INPUT FOR THIS TASK:
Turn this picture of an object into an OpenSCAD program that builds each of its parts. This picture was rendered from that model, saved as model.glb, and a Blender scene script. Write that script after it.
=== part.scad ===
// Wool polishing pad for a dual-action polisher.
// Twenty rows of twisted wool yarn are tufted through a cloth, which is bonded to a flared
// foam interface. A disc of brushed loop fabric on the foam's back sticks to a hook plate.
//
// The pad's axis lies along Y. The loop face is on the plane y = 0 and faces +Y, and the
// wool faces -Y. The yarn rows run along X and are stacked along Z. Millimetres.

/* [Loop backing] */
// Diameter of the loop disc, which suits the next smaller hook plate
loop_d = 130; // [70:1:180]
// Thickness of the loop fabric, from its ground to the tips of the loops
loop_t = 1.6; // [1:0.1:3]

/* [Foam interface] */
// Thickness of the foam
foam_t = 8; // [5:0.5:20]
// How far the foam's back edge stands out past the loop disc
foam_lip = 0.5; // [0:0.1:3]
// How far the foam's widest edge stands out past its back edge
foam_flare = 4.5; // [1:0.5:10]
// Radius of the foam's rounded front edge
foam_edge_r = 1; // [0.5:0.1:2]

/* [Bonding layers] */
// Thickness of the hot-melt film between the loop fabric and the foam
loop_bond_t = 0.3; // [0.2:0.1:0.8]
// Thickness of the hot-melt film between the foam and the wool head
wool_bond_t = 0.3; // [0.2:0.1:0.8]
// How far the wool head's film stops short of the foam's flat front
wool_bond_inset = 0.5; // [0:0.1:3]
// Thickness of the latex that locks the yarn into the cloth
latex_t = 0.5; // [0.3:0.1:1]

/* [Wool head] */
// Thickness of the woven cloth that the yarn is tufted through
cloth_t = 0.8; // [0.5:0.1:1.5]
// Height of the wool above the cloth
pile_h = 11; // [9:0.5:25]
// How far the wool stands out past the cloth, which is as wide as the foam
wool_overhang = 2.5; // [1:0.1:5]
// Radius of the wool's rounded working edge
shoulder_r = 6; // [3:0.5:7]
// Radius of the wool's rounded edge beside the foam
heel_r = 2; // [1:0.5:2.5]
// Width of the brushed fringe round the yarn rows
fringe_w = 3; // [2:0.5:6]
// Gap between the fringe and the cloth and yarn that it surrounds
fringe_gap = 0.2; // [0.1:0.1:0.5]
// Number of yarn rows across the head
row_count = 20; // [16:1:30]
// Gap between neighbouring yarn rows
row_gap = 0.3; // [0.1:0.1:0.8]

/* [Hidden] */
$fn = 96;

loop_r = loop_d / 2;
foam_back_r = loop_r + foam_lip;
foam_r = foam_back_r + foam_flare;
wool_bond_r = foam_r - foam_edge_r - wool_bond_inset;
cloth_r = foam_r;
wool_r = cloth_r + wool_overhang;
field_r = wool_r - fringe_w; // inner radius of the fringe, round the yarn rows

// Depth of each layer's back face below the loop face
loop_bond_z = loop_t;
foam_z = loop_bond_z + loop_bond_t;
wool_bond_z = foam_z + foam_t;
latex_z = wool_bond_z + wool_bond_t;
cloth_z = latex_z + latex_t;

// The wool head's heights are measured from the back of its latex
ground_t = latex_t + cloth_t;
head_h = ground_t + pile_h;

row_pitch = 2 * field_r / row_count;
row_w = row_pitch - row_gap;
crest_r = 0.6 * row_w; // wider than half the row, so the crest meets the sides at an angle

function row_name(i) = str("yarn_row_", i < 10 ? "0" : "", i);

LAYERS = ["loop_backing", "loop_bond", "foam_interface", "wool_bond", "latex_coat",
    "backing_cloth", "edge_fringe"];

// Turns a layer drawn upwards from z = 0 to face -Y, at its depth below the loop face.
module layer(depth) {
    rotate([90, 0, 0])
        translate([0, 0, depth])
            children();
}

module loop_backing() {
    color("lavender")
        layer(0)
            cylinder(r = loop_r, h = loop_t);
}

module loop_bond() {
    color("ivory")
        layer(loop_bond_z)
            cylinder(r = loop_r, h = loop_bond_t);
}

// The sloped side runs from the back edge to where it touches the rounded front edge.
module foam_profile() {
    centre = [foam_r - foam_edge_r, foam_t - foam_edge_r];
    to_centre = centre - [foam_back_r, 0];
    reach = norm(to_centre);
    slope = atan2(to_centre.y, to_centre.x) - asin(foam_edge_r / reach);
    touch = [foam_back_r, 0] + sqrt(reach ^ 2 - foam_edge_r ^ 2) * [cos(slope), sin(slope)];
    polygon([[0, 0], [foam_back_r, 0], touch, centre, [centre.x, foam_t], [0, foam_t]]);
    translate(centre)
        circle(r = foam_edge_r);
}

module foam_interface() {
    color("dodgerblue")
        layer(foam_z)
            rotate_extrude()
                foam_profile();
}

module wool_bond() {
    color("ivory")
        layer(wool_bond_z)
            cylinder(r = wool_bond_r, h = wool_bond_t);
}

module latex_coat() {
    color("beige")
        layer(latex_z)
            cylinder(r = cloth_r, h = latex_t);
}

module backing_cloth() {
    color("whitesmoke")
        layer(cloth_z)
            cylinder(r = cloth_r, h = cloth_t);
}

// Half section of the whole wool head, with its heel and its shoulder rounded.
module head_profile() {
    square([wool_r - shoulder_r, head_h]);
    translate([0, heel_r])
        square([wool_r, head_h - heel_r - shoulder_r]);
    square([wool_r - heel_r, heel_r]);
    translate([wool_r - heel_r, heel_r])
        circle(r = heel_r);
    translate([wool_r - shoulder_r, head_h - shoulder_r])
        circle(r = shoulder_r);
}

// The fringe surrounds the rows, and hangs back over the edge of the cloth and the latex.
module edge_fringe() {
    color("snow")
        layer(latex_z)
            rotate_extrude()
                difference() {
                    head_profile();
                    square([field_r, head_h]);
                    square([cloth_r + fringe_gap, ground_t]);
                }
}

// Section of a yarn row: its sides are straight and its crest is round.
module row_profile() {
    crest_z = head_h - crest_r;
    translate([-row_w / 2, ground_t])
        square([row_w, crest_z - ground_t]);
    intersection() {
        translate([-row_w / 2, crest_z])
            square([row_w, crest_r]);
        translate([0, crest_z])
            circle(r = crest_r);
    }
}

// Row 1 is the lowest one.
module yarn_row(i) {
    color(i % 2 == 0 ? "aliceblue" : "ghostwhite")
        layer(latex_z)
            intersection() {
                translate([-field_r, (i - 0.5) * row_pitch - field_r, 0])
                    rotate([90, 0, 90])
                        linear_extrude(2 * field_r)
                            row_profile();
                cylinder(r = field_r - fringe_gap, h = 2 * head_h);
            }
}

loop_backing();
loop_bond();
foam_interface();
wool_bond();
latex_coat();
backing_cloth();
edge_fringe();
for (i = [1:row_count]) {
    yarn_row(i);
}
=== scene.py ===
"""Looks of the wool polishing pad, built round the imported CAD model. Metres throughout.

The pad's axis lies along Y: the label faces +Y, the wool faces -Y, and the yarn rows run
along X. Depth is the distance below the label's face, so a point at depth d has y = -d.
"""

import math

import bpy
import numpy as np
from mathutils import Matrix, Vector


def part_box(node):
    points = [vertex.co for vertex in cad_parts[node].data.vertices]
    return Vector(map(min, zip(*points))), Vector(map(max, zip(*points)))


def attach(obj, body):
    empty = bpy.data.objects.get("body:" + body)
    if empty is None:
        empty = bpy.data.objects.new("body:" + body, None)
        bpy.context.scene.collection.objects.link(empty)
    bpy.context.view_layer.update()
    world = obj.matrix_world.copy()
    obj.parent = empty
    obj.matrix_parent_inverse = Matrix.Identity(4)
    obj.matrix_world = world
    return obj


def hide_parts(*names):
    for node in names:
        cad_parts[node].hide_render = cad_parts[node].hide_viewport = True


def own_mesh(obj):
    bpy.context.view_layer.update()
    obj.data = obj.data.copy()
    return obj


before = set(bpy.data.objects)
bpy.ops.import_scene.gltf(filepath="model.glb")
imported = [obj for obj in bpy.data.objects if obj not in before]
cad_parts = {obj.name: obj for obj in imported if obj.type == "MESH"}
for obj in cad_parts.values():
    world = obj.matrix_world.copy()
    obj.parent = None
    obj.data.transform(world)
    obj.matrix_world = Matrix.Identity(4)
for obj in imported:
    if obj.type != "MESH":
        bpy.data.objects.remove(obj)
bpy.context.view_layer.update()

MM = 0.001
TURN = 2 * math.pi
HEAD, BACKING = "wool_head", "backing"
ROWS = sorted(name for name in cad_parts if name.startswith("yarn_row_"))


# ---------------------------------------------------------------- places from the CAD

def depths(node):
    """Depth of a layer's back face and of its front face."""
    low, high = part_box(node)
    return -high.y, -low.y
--
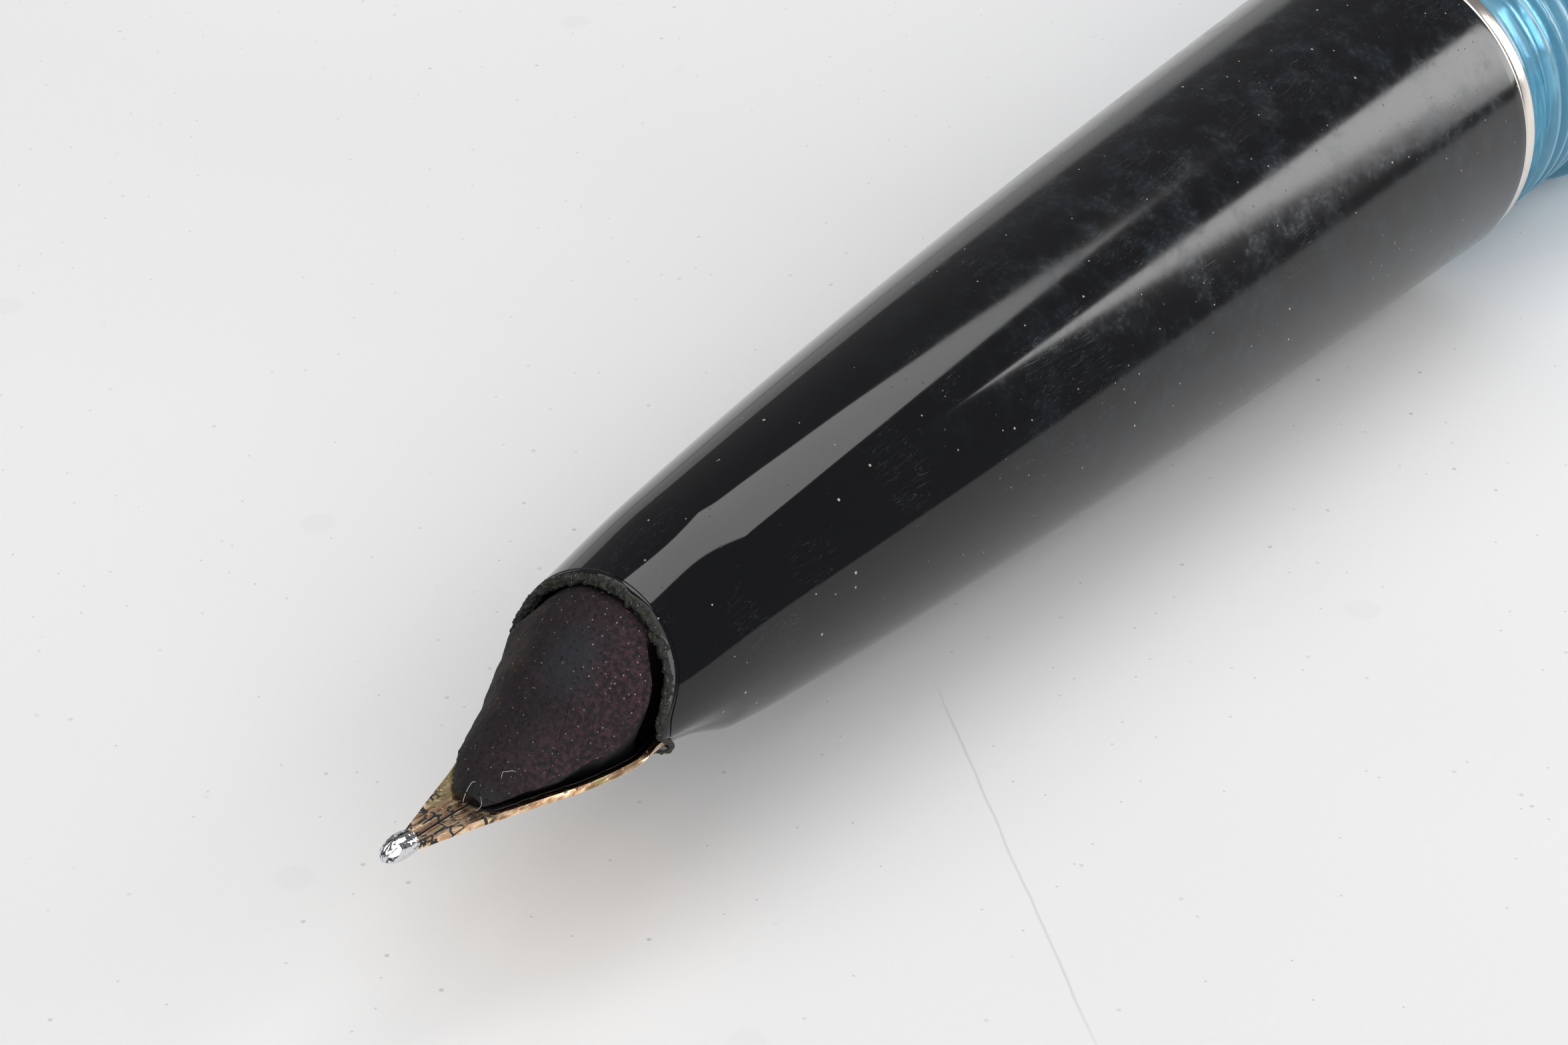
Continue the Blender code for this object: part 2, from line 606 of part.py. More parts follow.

REQUIRED WORK: The line containing "crest is round." opens the part, and the line containing "if empty is" closes it. Output that part exactly, with both, and only that.

SOLUTION BELOW:
// Section of a yarn row: its sides are straight and its crest is round.
module row_profile() {
    crest_z = head_h - crest_r;
    translate([-row_w / 2, ground_t])
        square([row_w, crest_z - ground_t]);
    intersection() {
        translate([-row_w / 2, crest_z])
            square([row_w, crest_r]);
        translate([0, crest_z])
            circle(r = crest_r);
    }
}

// Row 1 is the lowest one.
module yarn_row(i) {
    color(i % 2 == 0 ? "aliceblue" : "ghostwhite")
        layer(latex_z)
            intersection() {
                translate([-field_r, (i - 0.5) * row_pitch - field_r, 0])
                    rotate([90, 0, 90])
                        linear_extrude(2 * field_r)
                            row_profile();
                cylinder(r = field_r - fringe_gap, h = 2 * head_h);
            }
}

loop_backing();
loop_bond();
foam_interface();
wool_bond();
latex_coat();
backing_cloth();
edge_fringe();
for (i = [1:row_count]) {
    yarn_row(i);
}
=== scene.py ===
"""Looks of the wool polishing pad, built round the imported CAD model. Metres throughout.

The pad's axis lies along Y: the label faces +Y, the wool faces -Y, and the yarn rows run
along X. Depth is the distance below the label's face, so a point at depth d has y = -d.
"""

import math

import bpy
import numpy as np
from mathutils import Matrix, Vector


def part_box(node):
    points = [vertex.co for vertex in cad_parts[node].data.vertices]
    return Vector(map(min, zip(*points))), Vector(map(max, zip(*points)))


def attach(obj, body):
    empty = bpy.data.objects.get("body:" + body)
    if empty is None:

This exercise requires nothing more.